Work to do:
Write out all the material exactly. Leave nothing out.

Data lines:
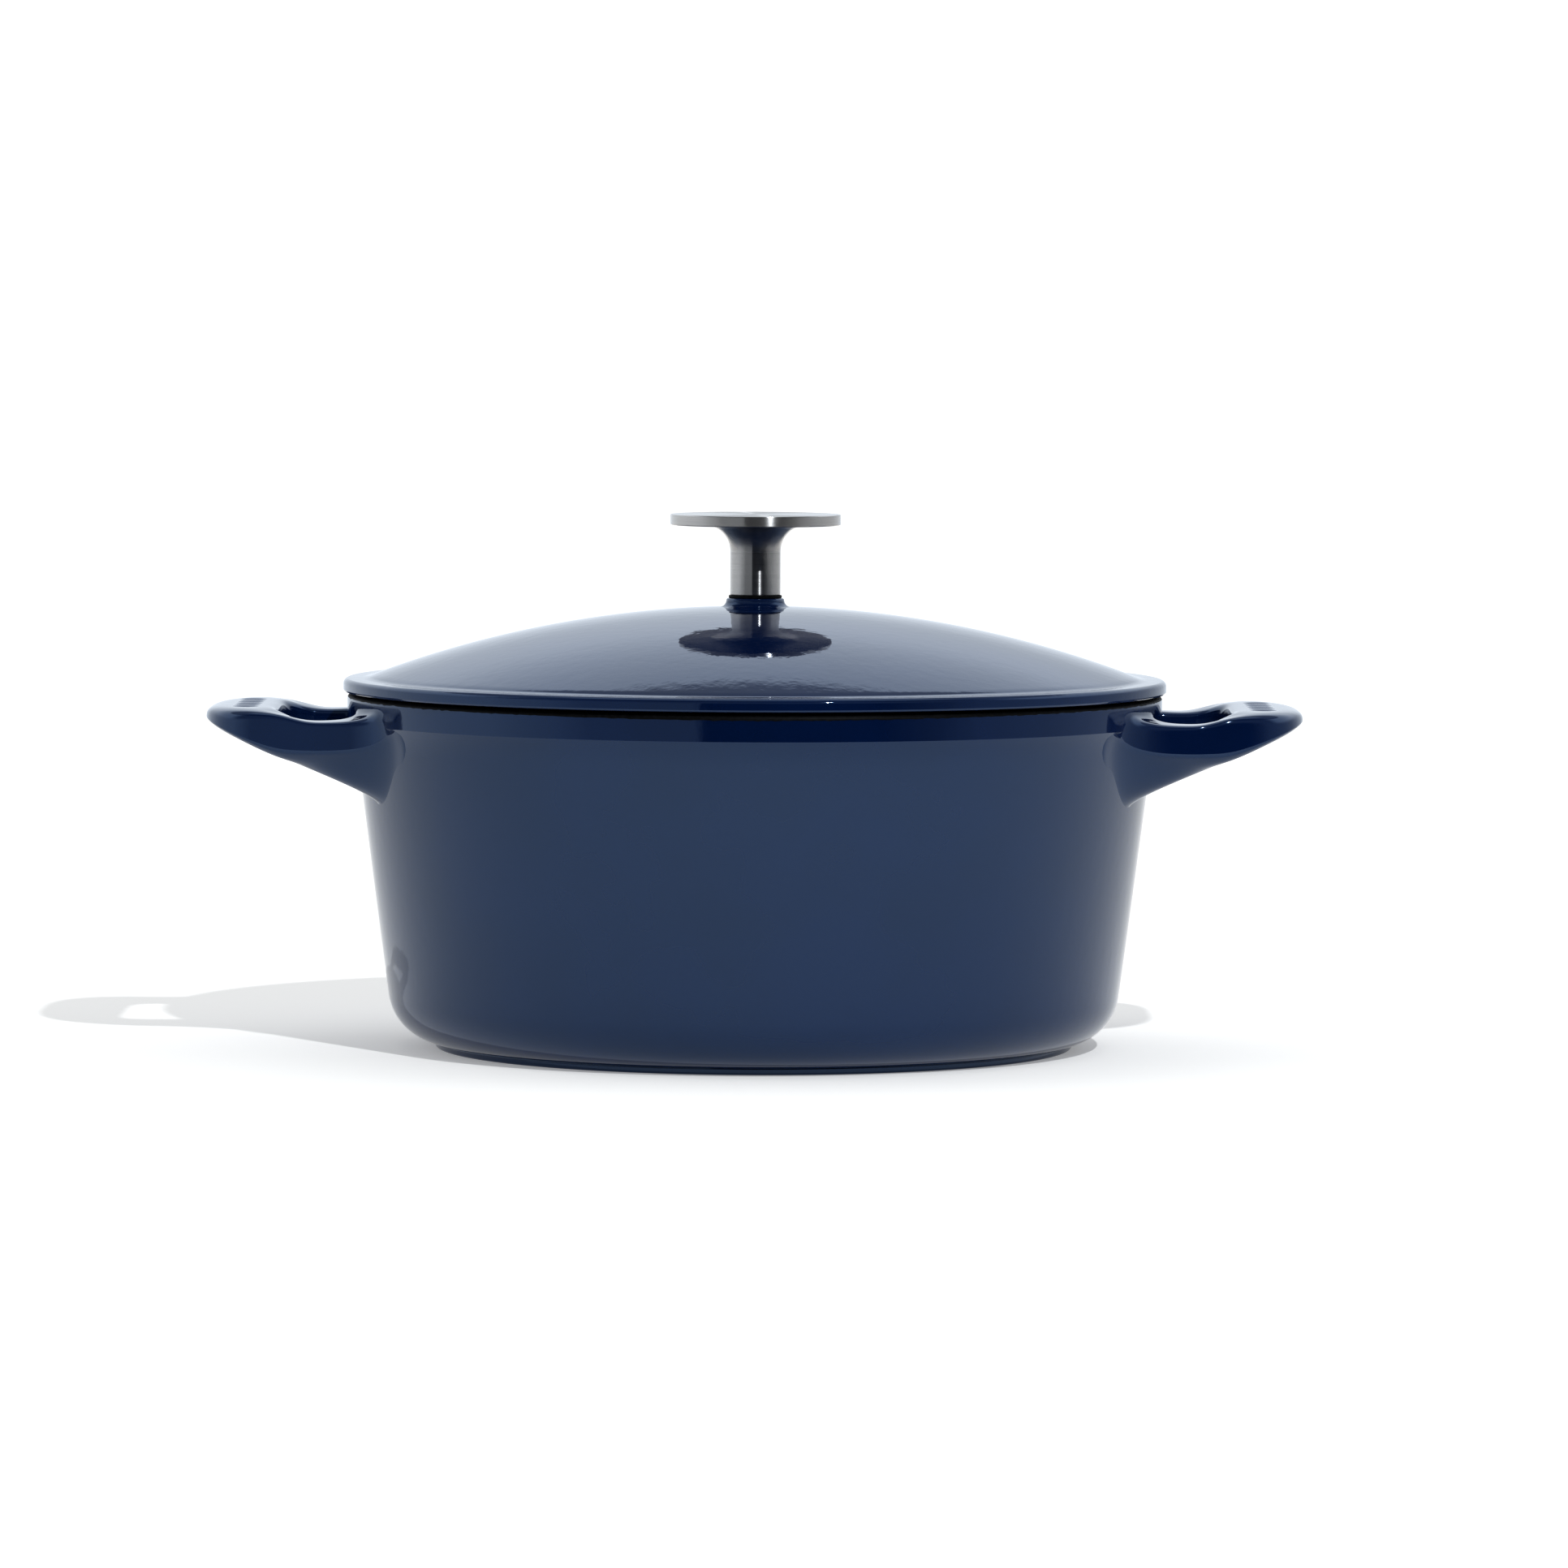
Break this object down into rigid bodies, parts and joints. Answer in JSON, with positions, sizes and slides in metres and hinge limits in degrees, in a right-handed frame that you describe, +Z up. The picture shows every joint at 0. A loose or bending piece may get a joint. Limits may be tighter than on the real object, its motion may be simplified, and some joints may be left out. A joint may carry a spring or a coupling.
{
  "type": "cast iron dutch oven",
  "caption": "Round enamelled cast iron dutch oven with loop handles and a domed, lift-off lid with a flat steel knob.",
  "frame": {"origin": "centre of the foot ring, on the surface the pot stands on", "axes": "+X through one handle, +Y across the handles, +Z up along the axis of the pot, the lid and the knob"},
  "size_m": [0.3668, 0.276, 0.1789],
  "materials": {
    "outer_enamel": "glossy navy vitreous enamel on cast iron",
    "lining_enamel": "glossy cream vitreous enamel on cast iron",
    "ground_coat": "matte black ground coat",
    "brushed_steel": "turned and brushed stainless steel",
    "screw_steel": "plain stainless steel fastener"
  },
  "bodies": {
    "pot": {"pot": "outer_enamel", "pot_lining": "lining_enamel", "pot_rim_coat": "ground_coat"},
    "lid": {"lid": "outer_enamel", "lid_lining": "lining_enamel", "lid_rim_coat": "ground_coat", "knob": "brushed_steel", "knob_seat_washer": "ground_coat", "knob_screw": "screw_steel", "knob_spring_washer": "screw_steel"}
  },
  "joints": [
    {"name": "lid_lift", "type": "slide", "parent": "pot", "child": "lid", "axis": [0, 0, 1], "range_m": [0, 0.2]}
  ]
}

Output below:
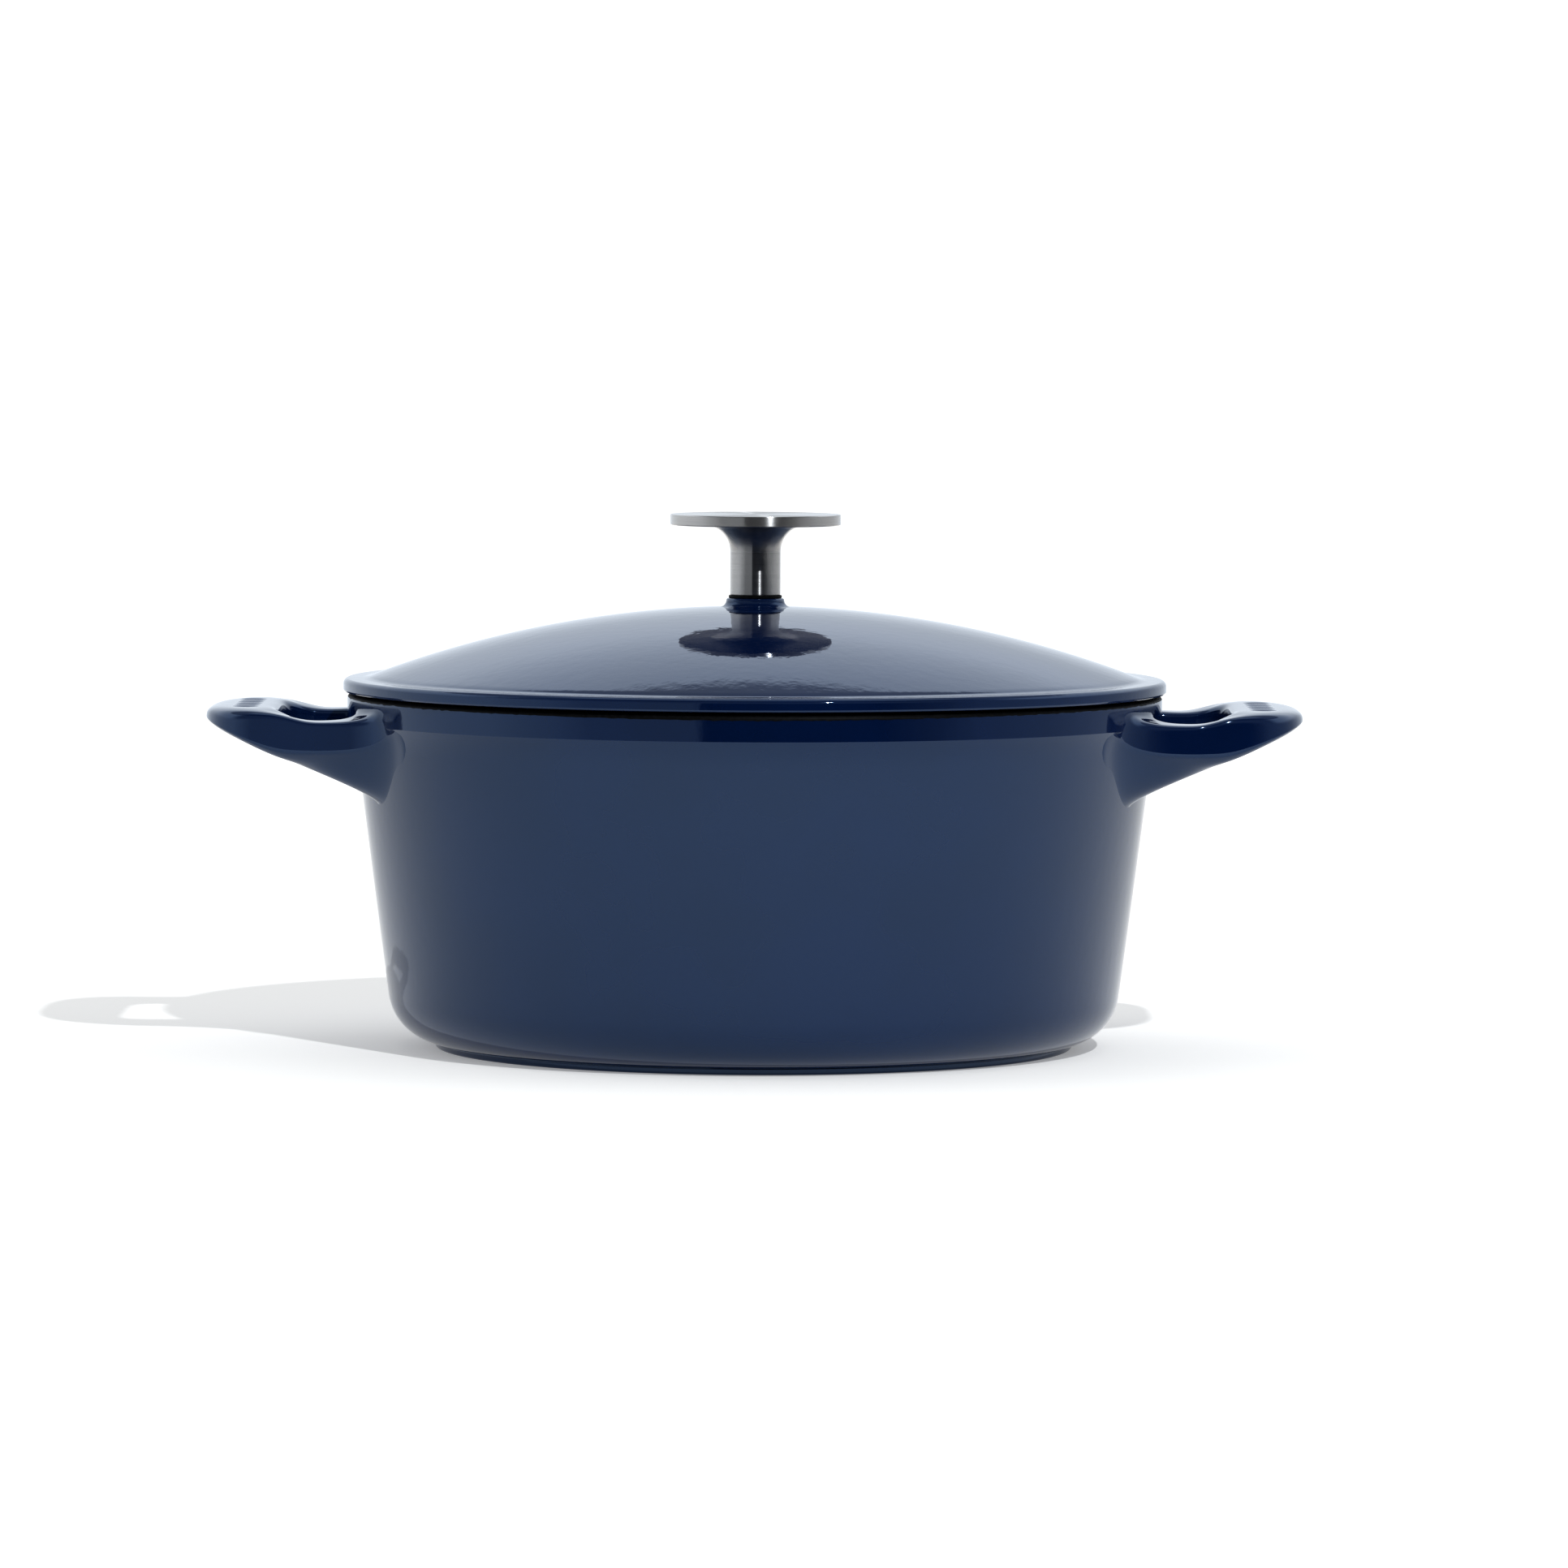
Break this object down into rigid bodies, parts and joints. Answer in JSON, with positions, sizes and slides in metres and hinge limits in degrees, in a right-handed frame that you describe, +Z up. The picture shows every joint at 0. A loose or bending piece may get a joint. Limits may be tighter than on the real object, its motion may be simplified, and some joints may be left out. A joint may carry a spring or a coupling.
{
  "type": "cast iron dutch oven",
  "caption": "Round enamelled cast iron dutch oven with loop handles and a domed, lift-off lid with a flat steel knob.",
  "frame": {"origin": "centre of the foot ring, on the surface the pot stands on", "axes": "+X through one handle, +Y across the handles, +Z up along the axis of the pot, the lid and the knob"},
  "size_m": [0.3668, 0.276, 0.1789],
  "materials": {
    "outer_enamel": "glossy navy vitreous enamel on cast iron",
    "lining_enamel": "glossy cream vitreous enamel on cast iron",
    "ground_coat": "matte black ground coat",
    "brushed_steel": "turned and brushed stainless steel",
    "screw_steel": "plain stainless steel fastener"
  },
  "bodies": {
    "pot": {"pot": "outer_enamel", "pot_lining": "lining_enamel", "pot_rim_coat": "ground_coat"},
    "lid": {"lid": "outer_enamel", "lid_lining": "lining_enamel", "lid_rim_coat": "ground_coat", "knob": "brushed_steel", "knob_seat_washer": "ground_coat", "knob_screw": "screw_steel", "knob_spring_washer": "screw_steel"}
  },
  "joints": [
    {"name": "lid_lift", "type": "slide", "parent": "pot", "child": "lid", "axis": [0, 0, 1], "range_m": [0, 0.2]}
  ]
}